The Chittagong Stock Exchange (CSE) said that there is no incentive to expand the capital market within the existing finance act and the market.

Besides, Bangladesh Insurance Association (BIA) has demanded withdrawal of 5 per cent gain tax on profit of policyholders.

It said that as per the Income Tax Ordinance-2014, imposing 5 per cent gain tax on the profit of policyholders of all life insurance companies in the country, the number of policyholders is continuously decreasing.

“Small policyholders in the country will be deprived of getting insurance services. Hence, withdrawal of gain tax is very important. There is no example of imposing such gain tax in most of the countries across the world including neighbouring country India,” it added.

As usual, the DSE Brokers Association of Bangladesh has submitted its budget proposal for the financial year 2024–25 where the organisation has proposed to remove tax disparity between listed and unlisted companies, including fixing advance income tax and a tax-free limit on dividend income in the interest of the capital market.

For the fiscal year 2024–25, it recommended keeping the tax-free limit on dividend income up to Tk 50 thousand which is taxable in the current fiscal year.

The organisation has also proposed to increase the tax discrimination limit on listed and unlisted companies to 10 per cent from 7.5 per cent fixed in the current fiscal year.

It said that, as a result of the 10 per cent tax gap, domestic and multinational companies will show interest in getting listed on the capital market. Domestic and foreign investment in the capital market will increase liquidity in the market and boost government revenue.

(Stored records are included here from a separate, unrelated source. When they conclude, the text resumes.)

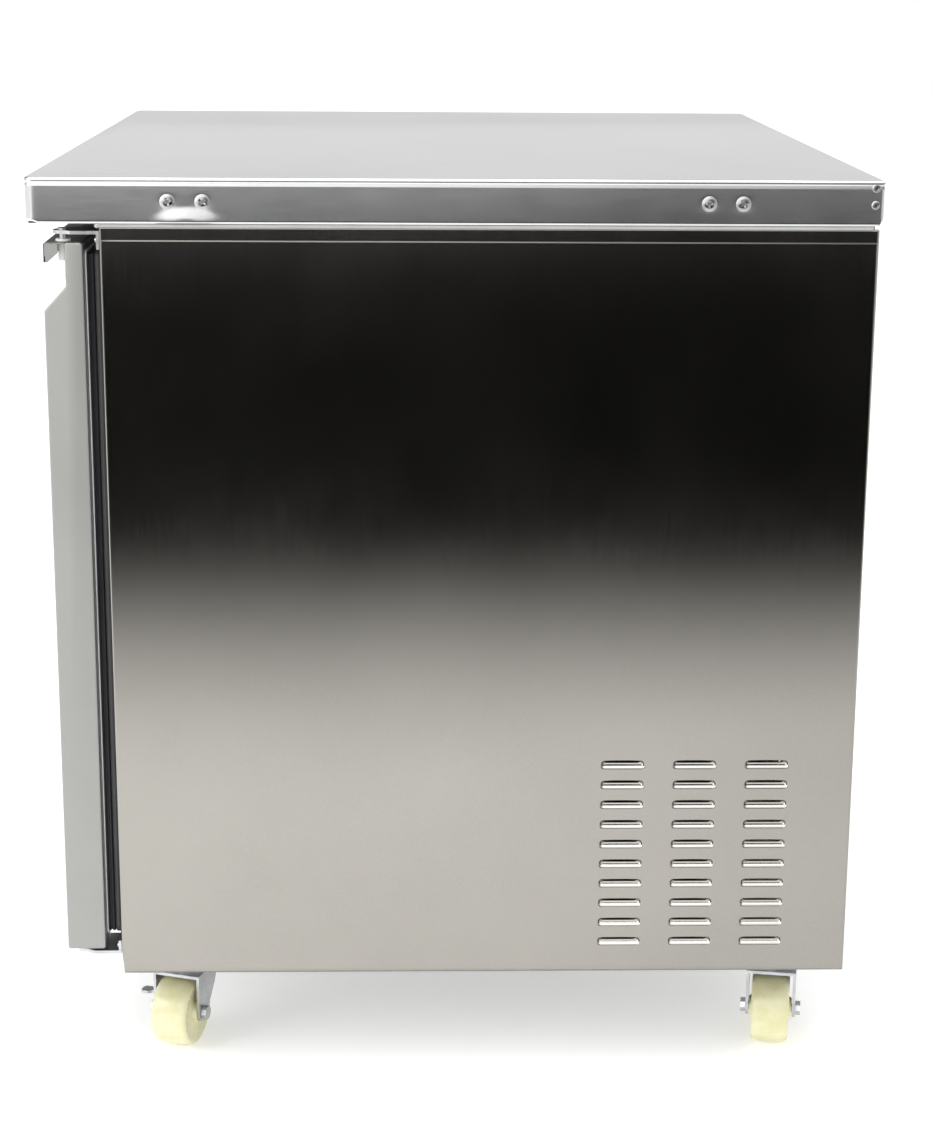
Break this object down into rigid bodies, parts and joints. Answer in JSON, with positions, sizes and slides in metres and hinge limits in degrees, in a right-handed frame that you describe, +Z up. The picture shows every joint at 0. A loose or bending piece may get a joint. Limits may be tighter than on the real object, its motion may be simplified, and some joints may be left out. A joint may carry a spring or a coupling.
{
  "type": "undercounter refrigerator",
  "caption": "Low stainless refrigerator with side-hinged doors, recessed full-width handles, louvred sides, a flat worktop and swivel casters.",
  "frame": {"origin": "on the floor, under the middle of the worktop", "axes": "+X along the width, to the right as one faces the doors; +Y from the doors to the rear; +Z up"},
  "size_m": [0.9144, 0.762, 0.8636],
  "materials": {
    "worktop_steel": "satin",
    "panel_steel": "satin",
    "frame_steel": "satin",
    "liner_aluminium": "satin",
    "foam": "matte",
    "door_lining": "satin",
    "gasket_vinyl": "matte",
    "zinc_plate": "satin",
    "white_nylon": "satin",
    "wheel_nylon": "satin",
    "black_enamel": "satin",
    "coil_aluminium": "satin",
    "black_plastic": "matte",
    "wire_coating": "satin"
  },
  "bodies": {
    "cabinet": {"worktop": "worktop_steel", "worktop_core": "foam", "right_side_panel": "panel_steel", "left_side_panel": "panel_steel", "back_panel": "panel_steel", "rear_grille": "panel_steel", "cord_gland": "black_plastic", "base_pan": "frame_steel", "insulation_body": "foam", "inner_liner": "liner_aluminium", "face_frame": "frame_steel", "right_caster_rail": "frame_steel", "left_caster_rail": "frame_steel", "right_upper_bracket": "zinc_plate", "right_lower_bracket": "zinc_plate", "left_upper_bracket": "zinc_plate", "left_lower_bracket": "zinc_plate", "front_right_caster_plate": "zinc_plate", "rear_right_caster_plate": "zinc_plate", "front_left_caster_plate": "zinc_plate", "rear_left_caster_plate": "zinc_plate", "right_shelf": "wire_coating", "left_shelf": "wire_coating", "evaporator_cover": "liner_aluminium", "evaporator_coil": "coil_aluminium", "evaporator_fan_motor": "black_enamel", "control_box": "black_plastic", "unit_tray": "frame_steel", "compressor": "black_enamel", "condenser_coil": "coil_aluminium", "condenser_shroud": "black_plastic", "condenser_fan_motor": "black_enamel"},
    "right_door": {"right_door_shell": "panel_steel", "right_door_liner": "door_lining", "right_door_gasket": "gasket_vinyl", "right_upper_bush": "white_nylon", "right_lower_bush": "white_nylon"},
    "left_door": {"left_door_shell": "panel_steel", "left_door_liner": "door_lining", "left_door_gasket": "gasket_vinyl", "left_upper_bush": "white_nylon", "left_lower_bush": "white_nylon"},
    "front_right_swivel": {"front_right_fork": "zinc_plate", "front_right_axle": "zinc_plate"},
    "front_right_wheel": {"front_right_wheel": "wheel_nylon"},
    "front_right_brake": {"front_right_brake_lever": "zinc_plate"},
    "rear_right_swivel": {"rear_right_fork": "zinc_plate", "rear_right_axle": "zinc_plate"},
    "rear_right_wheel": {"rear_right_wheel": "wheel_nylon"},
    "front_left_swivel": {"front_left_fork": "zinc_plate", "front_left_axle": "zinc_plate"},
    "front_left_wheel": {"front_left_wheel": "wheel_nylon"},
    "front_left_brake": {"front_left_brake_lever": "zinc_plate"},
    "rear_left_swivel": {"rear_left_fork": "zinc_plate", "rear_left_axle": "zinc_plate"},
    "rear_left_wheel": {"rear_left_wheel": "wheel_nylon"},
    "condenser_fan": {"condenser_fan": "black_plastic"},
    "evaporator_fan": {"evaporator_fan": "black_plastic"},
    "thermostat_knob": {"thermostat_knob": "black_plastic"}
  },
  "joints": [
    {"name": "right_door_hinge", "type": "hinge", "parent": "cabinet", "child": "right_door", "pos_m": [0.4385, -0.3495, 0.47], "axis": [0, 0, 1], "range_deg": [0, 100]},
    {"name": "left_door_hinge", "type": "hinge", "parent": "cabinet", "child": "left_door", "pos_m": [-0.4385, -0.3495, 0.47], "axis": [0, 0, 1], "range_deg": [-100, 0]},
    {"name": "front_right_swivel_joint", "type": "hinge", "parent": "cabinet", "child": "front_right_swivel", "pos_m": [0.358, -0.2615, 0.07], "axis": [0, 0, 1], "continuous": true},
    {"name": "front_right_wheel_spin", "type": "hinge", "parent": "front_right_swivel", "child": "front_right_wheel", "pos_m": [0.3788, -0.26866, 0.0345], "axis": [0.3256, 0.9455, 0], "continuous": true},
    {"name": "front_right_brake_joint", "type": "hinge", "parent": "front_right_swivel", "child": "front_right_brake", "pos_m": [0.36746, -0.26476, 0.0505], "axis": [0.3256, 0.9455, 0], "range_deg": [-22, 0]},
    {"name": "rear_right_swivel_joint", "type": "hinge", "parent": "cabinet", "child": "rear_right_swivel", "pos_m": [0.358, 0.3255, 0.07], "axis": [0, 0, 1], "continuous": true},
    {"name": "rear_right_wheel_spin", "type": "hinge", "parent": "rear_right_swivel", "child": "rear_right_wheel", "pos_m": [0.37967, 0.32168, 0.0345], "axis": [0.1736, 0.9848, 0], "continuous": true},
    {"name": "front_left_swivel_joint", "type": "hinge", "parent": "cabinet", "child": "front_left_swivel", "pos_m": [-0.358, -0.2615, 0.07], "axis": [0, 0, 1], "continuous": true},
    {"name": "front_left_wheel_spin", "type": "hinge", "parent": "front_left_swivel", "child": "front_left_wheel", "pos_m": [-0.33605, -0.26303, 0.0345], "axis": [0.0698, 0.9976, 0], "continuous": true},
    {"name": "front_left_brake_joint", "type": "hinge", "parent": "front_left_swivel", "child": "front_left_brake", "pos_m": [-0.34802, -0.2622, 0.0505], "axis": [0.0698, 0.9976, 0], "range_deg": [-22, 0]},
    {"name": "rear_left_swivel_joint", "type": "hinge", "parent": "cabinet", "child": "rear_left_swivel", "pos_m": [-0.358, 0.3255, 0.07], "axis": [0, 0, 1], "continuous": true},
    {"name": "rear_left_wheel_spin", "type": "hinge", "parent": "rear_left_swivel", "child": "rear_left_wheel", "pos_m": [-0.33603, 0.32665, 0.0345], "axis": [-0.0523, 0.9986, 0], "continuous": true},
    {"name": "condenser_fan_spin", "type": "hinge", "parent": "cabinet", "child": "condenser_fan", "pos_m": [-0.29, 0.235, 0.24], "axis": [1, 0, 0], "continuous": true},
    {"name": "evaporator_fan_spin", "type": "hinge", "parent": "cabinet", "child": "evaporator_fan", "pos_m": [0, 0.253, 0.682], "axis": [0, 1, 0], "continuous": true},
    {"name": "thermostat_turn", "type": "hinge", "parent": "cabinet", "child": "thermostat_knob", "pos_m": [0.265, 0.27, 0.725], "axis": [0, 1, 0], "range_deg": [0, 270]}
  ]
}
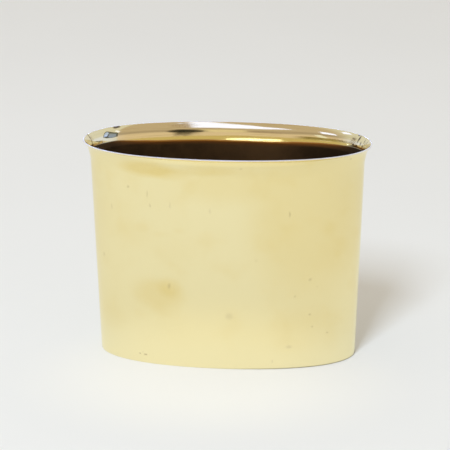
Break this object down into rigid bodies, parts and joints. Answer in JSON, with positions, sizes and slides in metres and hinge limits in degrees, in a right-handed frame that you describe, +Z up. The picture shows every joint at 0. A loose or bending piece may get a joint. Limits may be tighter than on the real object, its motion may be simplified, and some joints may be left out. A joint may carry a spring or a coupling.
{
  "type": "oval vase",
  "caption": "Tapered oval sheet-brass flower vase with a flared mouth, a brazed end seam and a soldered recessed bottom.",
  "frame": {"origin": "centre of the foot outline, on the surface that the vase stands on", "axes": "+X along the long side, away from the brazed seam; +Y towards the back; +Z up through the mouth"},
  "size_m": [0.2, 0.0908, 0.156],
  "materials": {
    "polished_brass": "polished pale brass with a faint haze and fine scratches",
    "braze": "filed and polished brazing brass, slightly paler than the sheet",
    "dull_brass": "unpolished aged brass",
    "solder": "dull grey tin solder"
  },
  "bodies": {
    "root": {"wall": "polished_brass", "seam_braze": "braze", "base_plate": "dull_brass", "base_solder": "solder"}
  },
  "joints": []
}
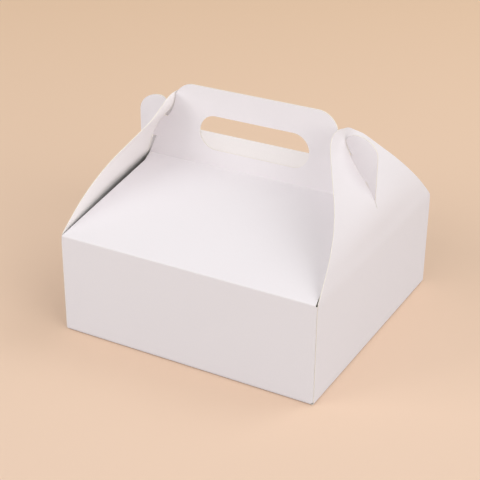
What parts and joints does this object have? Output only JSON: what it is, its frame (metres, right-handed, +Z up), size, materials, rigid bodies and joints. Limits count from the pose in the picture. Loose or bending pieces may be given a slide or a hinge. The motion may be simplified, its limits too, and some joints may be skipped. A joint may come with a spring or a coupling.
{
  "type": "cake carrier box",
  "caption": "White folded paperboard cake box with sloping lids, an upright finger-hole handle and slit side wings that lock over the handle's ears.",
  "frame": {"origin": "middle of the base's underside, on the surface that the box stands on", "axes": "+X along the front wall and the handle, to the right seen from the front; +Y from the front wall to the back wall; +Z up"},
  "size_m": [0.2, 0.198, 0.166],
  "materials": {
    "white_board": "matt"
  },
  "bodies": {
    "carton": {"carton": "white_board"},
    "left_wing": {"left_wing": "white_board"},
    "right_wing": {"right_wing": "white_board"}
  },
  "joints": [
    {"name": "left_wing_crease", "type": "hinge", "parent": "carton", "child": "left_wing", "pos_m": [-0.1, 0, 0.076], "axis": [0, -1, 0], "range_deg": [0, 110]},
    {"name": "right_wing_crease", "type": "hinge", "parent": "carton", "child": "right_wing", "pos_m": [0.1, 0, 0.076], "axis": [0, 1, 0], "range_deg": [0, 110]}
  ]
}
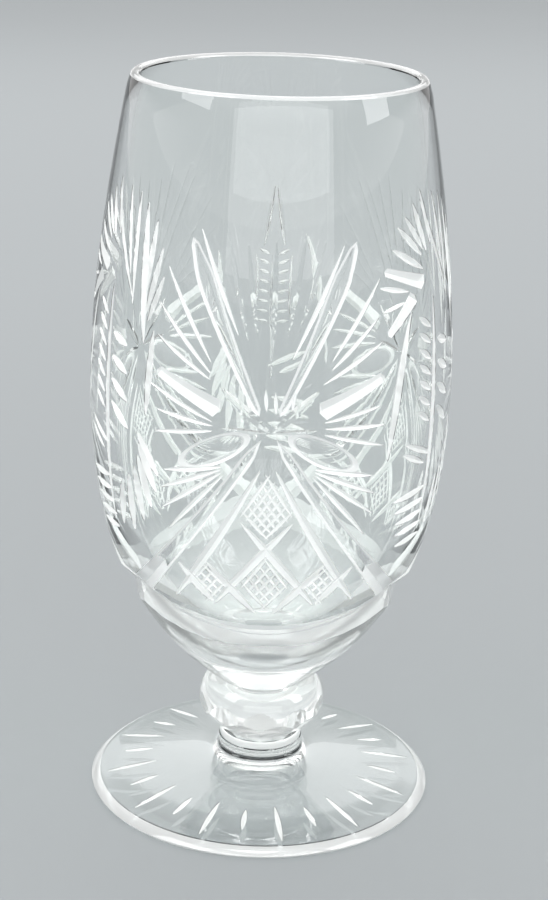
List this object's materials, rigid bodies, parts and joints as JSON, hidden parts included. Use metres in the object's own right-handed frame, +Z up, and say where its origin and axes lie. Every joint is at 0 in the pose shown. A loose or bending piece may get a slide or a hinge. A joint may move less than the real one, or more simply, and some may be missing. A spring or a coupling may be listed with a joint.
{
  "type": "footed iced tea glass",
  "caption": "Footed iced tea glass of cut crystal: barrel bowl with mitre stars, feathered columns and a crosshatched skirt, faceted knop, wafer and a rayed foot.",
  "frame": {"origin": "centre of the flat ring that the foot stands on", "axes": "+Z up along the axis of the glass; -Y faces the middle of one cut star, and the other two stars stand 120 degrees either way round"},
  "size_m": [0.0794, 0.0794, 0.165],
  "materials": {
    "crystal": "clear lead crystal, fire-polished, with wheel-cut mitres polished bright and a faint cool grey cast"
  },
  "bodies": {
    "root": {"foot": "crystal", "wafer": "crystal", "knop": "crystal", "bowl": "crystal"}
  },
  "joints": []
}
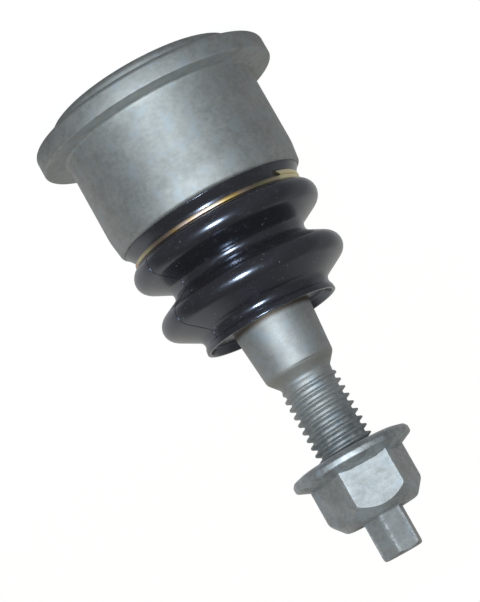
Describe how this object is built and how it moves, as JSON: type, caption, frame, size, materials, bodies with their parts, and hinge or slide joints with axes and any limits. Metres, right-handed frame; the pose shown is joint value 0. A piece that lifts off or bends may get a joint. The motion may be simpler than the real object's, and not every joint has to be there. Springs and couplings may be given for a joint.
{
  "type": "suspension ball joint",
  "caption": "Press-in suspension ball joint with a flanged barrel, bellows boot, tapered stud with hexagon drive, and a flange nut.",
  "frame": {"origin": "centre of the ball, on the axis of the press-fit barrel", "axes": "+Z along the barrel's axis, from the rolled lip towards the threaded end of the stud; X and Y lie in the plane through the ball centre"},
  "size_m": [0.0602, 0.0602, 0.125],
  "materials": {
    "housing_steel": "zinc plated, satin",
    "stud_steel": "zinc plated, fine satin",
    "nut_steel": "zinc plated, slightly coarse",
    "cover_steel": "pressed sheet, satin",
    "spring_steel": "hardened, dark",
    "clamp_wire": "yellow passivated flat wire",
    "boot_rubber": "smooth, glossy black",
    "seat_polymer": "natural acetal"
  },
  "bodies": {
    "housing": {"housing": "housing_steel", "cover_plate": "cover_steel", "disc_spring": "spring_steel", "thrust_plate": "spring_steel", "boot": "boot_rubber", "boot_clamp_ring": "clamp_wire"},
    "ball_seat": {"seat_lower": "seat_polymer", "seat_upper": "seat_polymer"},
    "boot_end": {"boot_end_ring": "spring_steel"},
    "stud": {"ball_stud": "stud_steel"},
    "nut": {"flange_nut": "nut_steel"}
  },
  "joints": [
    {"name": "swing_plane", "type": "hinge", "parent": "housing", "child": "ball_seat", "pos_m": [0, 0, 0], "axis": [0, 0, 1], "continuous": true},
    {"name": "swing", "type": "hinge", "parent": "ball_seat", "child": "boot_end", "pos_m": [0, 0, 0], "axis": [0, 1, 0], "range_deg": [-25, 25], "deforming": ["boot"]},
    {"name": "stud_spin", "type": "hinge", "parent": "boot_end", "child": "stud", "pos_m": [0, 0, 0], "axis": [0, 0, 1], "continuous": true},
    {"name": "nut_travel", "type": "slide", "parent": "stud", "child": "nut", "axis": [0, 0, 1], "range_m": [-0.016, 0.014]}
  ]
}
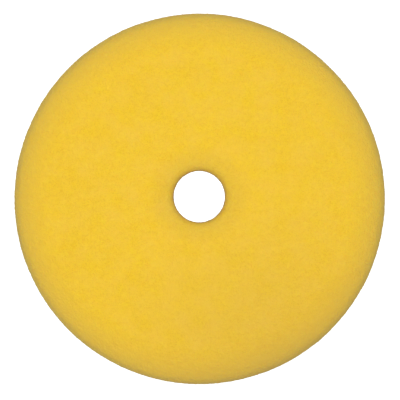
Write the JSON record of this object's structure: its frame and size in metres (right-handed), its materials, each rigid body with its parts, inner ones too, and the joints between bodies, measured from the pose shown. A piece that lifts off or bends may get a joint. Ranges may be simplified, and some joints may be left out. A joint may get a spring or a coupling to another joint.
{
  "type": "foam polishing pad",
  "caption": "Round foam polishing pad with a rounded rim, a tapered side, a punched centre hole and a loop backing that grips a hook-faced plate.",
  "frame": {"origin": "on the pad's axis, in the plane of the loop face that the pad lies on", "axes": "+Z along the pad's axis, from the loop face to the working face; the pad is round, so +X and +Y are any two radii, with the punched hole 1 mm off the axis towards +Y"},
  "size_m": [0.1588, 0.1588, 0.025],
  "materials": {
    "foam": "matte open-cell foam",
    "film": "melted adhesive film",
    "loop_base": "knitted",
    "loop_pile": "raised loops"
  },
  "bodies": {
    "root": {"foam_disc": "foam", "bond_film": "film", "loop_base": "loop_base", "loop_pile": "loop_pile"}
  },
  "joints": []
}
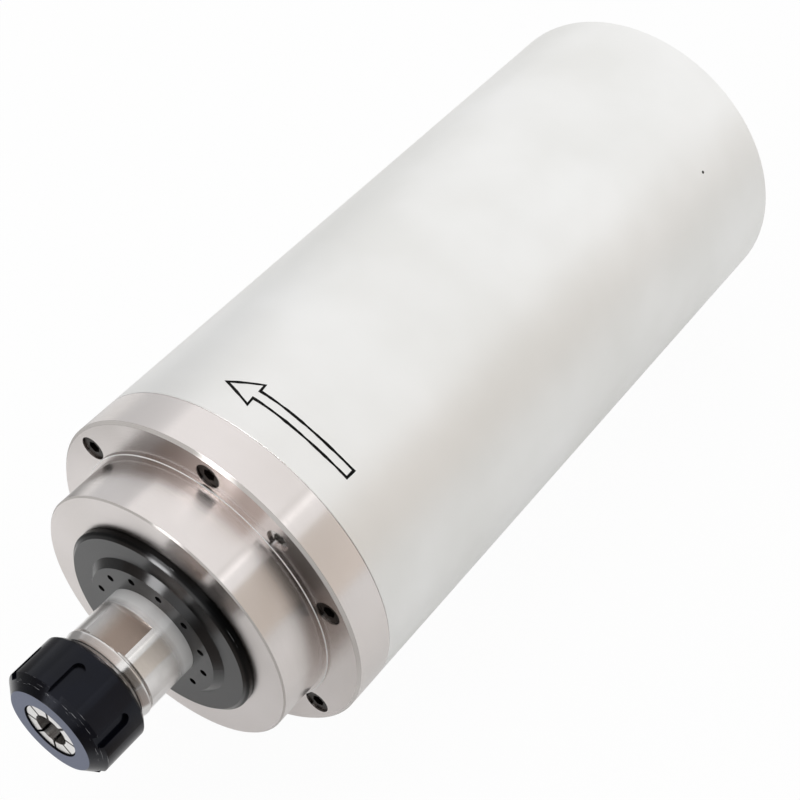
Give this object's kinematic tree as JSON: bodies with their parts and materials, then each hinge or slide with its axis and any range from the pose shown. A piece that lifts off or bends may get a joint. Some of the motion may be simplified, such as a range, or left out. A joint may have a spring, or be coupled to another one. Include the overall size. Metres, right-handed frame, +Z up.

Presiding over the discussion, NBR Chairman Abu Hena Md Rahmatul Muneem said, “The government needs to enhance its capacity to combat post-LDC graduation challenges. The capacity of revenue collection will be boosted.”

“So, only tax reduction is not a solution. Rather, you should have to enhance your capacity by reducing dependency on policy support. You should also have to boost confidence of your stakeholders and enhance security of the capital market,” he stressed.